Investing His Peace

by Jared Holsing

It’s 7:15am and my early morning coffee is either already starting to wear off or not yet kicking in. It’s hard to tell. I’m bi-vocational, splitting my time between being an assistant pastor at a suburban church in metro Washington D.C. and providing advanced English tutoring to economists at the International Monetary Fund, the organization charged with securing the stability of the global economy. As I roll out of bed each morning, I plant one foot firmly in the world and the other in the church. This morning I am taking a few minutes to read Scripture and pray, sitting in the 12th floor lounge of the IMF.

My tired eyes are squinting at the sight of the sun rising over the dome of the Capitol and the rooftop of the White House, three blocks from here. The sun rises new each morning, bringing with it new light, new energy, new possibilities. I can’t help but think of the Resurrection. What must the two women in the garden that first Easter Sunday morning have thought as their tired eyes took in the sight of an angel in the entrance to the tomb saying, “He is not here, he has risen!”?

He has risen. Staring out of a window of the IMF, watching the sun rise over my nation’s capital, those words echo in my mind. Not necessarily as a triumphant proclamation at first, but rather as something of a question. Not questioning the reality, but the relevance. Not, did it happen, but in what sense does it matter?

I have shared an elevator with the Managing Director of the IMF. It’s in interesting feeling to exchange a smile with the woman recently gracing the cover of Newsweek magazine with the title, “The Trillion Dollar Woman.” In a very real sense, she and her team of economists are given the task of fixing a frighteningly broken world. An economist and a pastor... are we not partners in the same task? A trillion dollar woman and a spirit-filled man?

The sun rising. Challenges facing the world. A global economic crisis. A small suburban church. Pastors, economists, doctors, teachers, politicians, parents, friends - and over all of us, a risen Savior.

As an English teacher, I reflect on how much verb tense matters. Past tense verbs tell us what is already true. Present tense verbs explain our actions. Future tense verbs anticipate what is yet to come. He rose. He reigns. He will return. To me that means that death is defeated; the task of setting the world to rights is underway; He who started a good work will complete it.

N.T. Wright often speaks of God’s mission in terms of “putting the world to rights.” Our world, full of irresponsibility, greed, power, lust, and violence, is desperately in need of restoration. I cannot help but feel that each step I take, and each of the two communities in which I spend my days, are pointed, somehow, in the same direction. Restoring an advanced economy like Greece, on the verge of collapse, or restoring the life of a sinner newly aware of the grace of God through Christ seem somehow in harmony. Austerity and confession, grace and bailouts, recovery and transformation. Putting the world to rights.
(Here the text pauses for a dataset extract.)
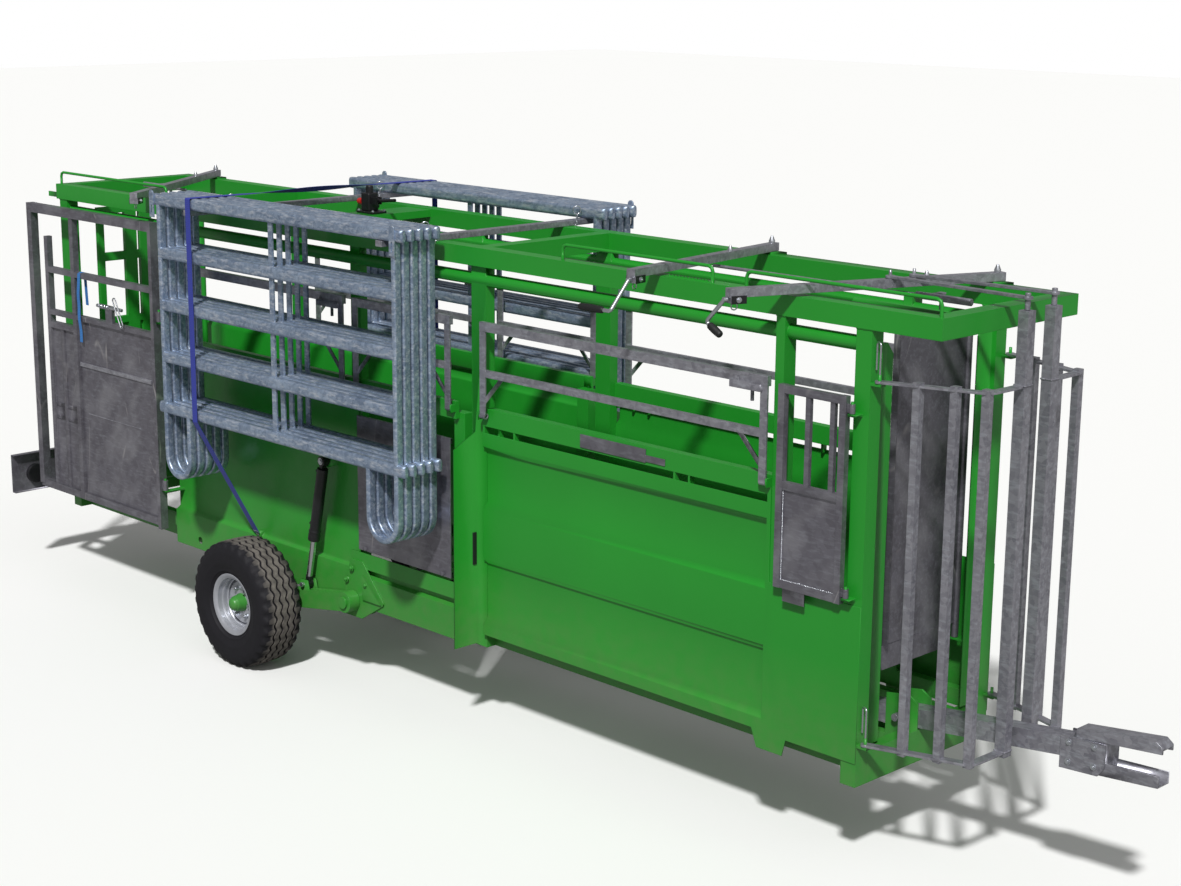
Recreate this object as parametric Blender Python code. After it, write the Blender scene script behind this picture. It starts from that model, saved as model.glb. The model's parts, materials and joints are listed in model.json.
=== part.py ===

What difference does the Resurrection make?

The Resurrection puts hope and history in harmony.

The Resurrection signals that the creator triumphs over the destroyer and vindicates the victims.

The Resurrection tells us that we are not destined to simply escape the decay of this world but to do something about it.

Jesus could have risen from the grave and ascended immediately to the right hand of the Father in Heaven. But he didn’t. He walked north to Galilee. His resurrection life was first lived out right here in our messy world. Clean feet on a dusty trail.

The Resurrection points our feet towards God’s future - not only the distant future in a far-off place and time, but to what our world can become. Rather than running from destruction, we stand in His power to build peace. We do this first in the dark solitude of our own bed before the alarm goes off, waking up to the presence of God in the private recesses of our own troubled hearts where we accept His reconciling words of peace, forgiveness, and love. We do this with those we see first thing in the morning, as we allow the fruit of His Spirit to flow out in gracious love towards others. We do this as we put on the uniform of our chosen profession and pour out the gifts and talents God has given us to serve others. We do this as we encounter violence, poverty, corruption, conflict and injustice, and chose to follow Jesus by laying down our lives for friends and strangers alike. We do this as we lift our voice in the public square of towns, states, nations, and the world to speak words of truth and life, verbally laying out the path of peace and inviting any and all to walk with us.

In what sense does the Resurrection matter?

The Resurrection means that sinners transformed by the grace and power of the Spirit of God can live out that new life, in advance, in this world. It means that when Jesus said, “Peace be with you! As the Father has sent me, I am sending you,” he intended us to spend, not hoard, that peace. We are to take that coin of peace and invest it in this world, so that when He comes back he will receive a hundredfold return on his investment in us.

In the beginning, God created a garden. When Jesus ascended to heaven, that garden was still overgrown with the weeds of strife, oppression, poverty, and injustice. When He returns, may He find us gathering a harvest of peace.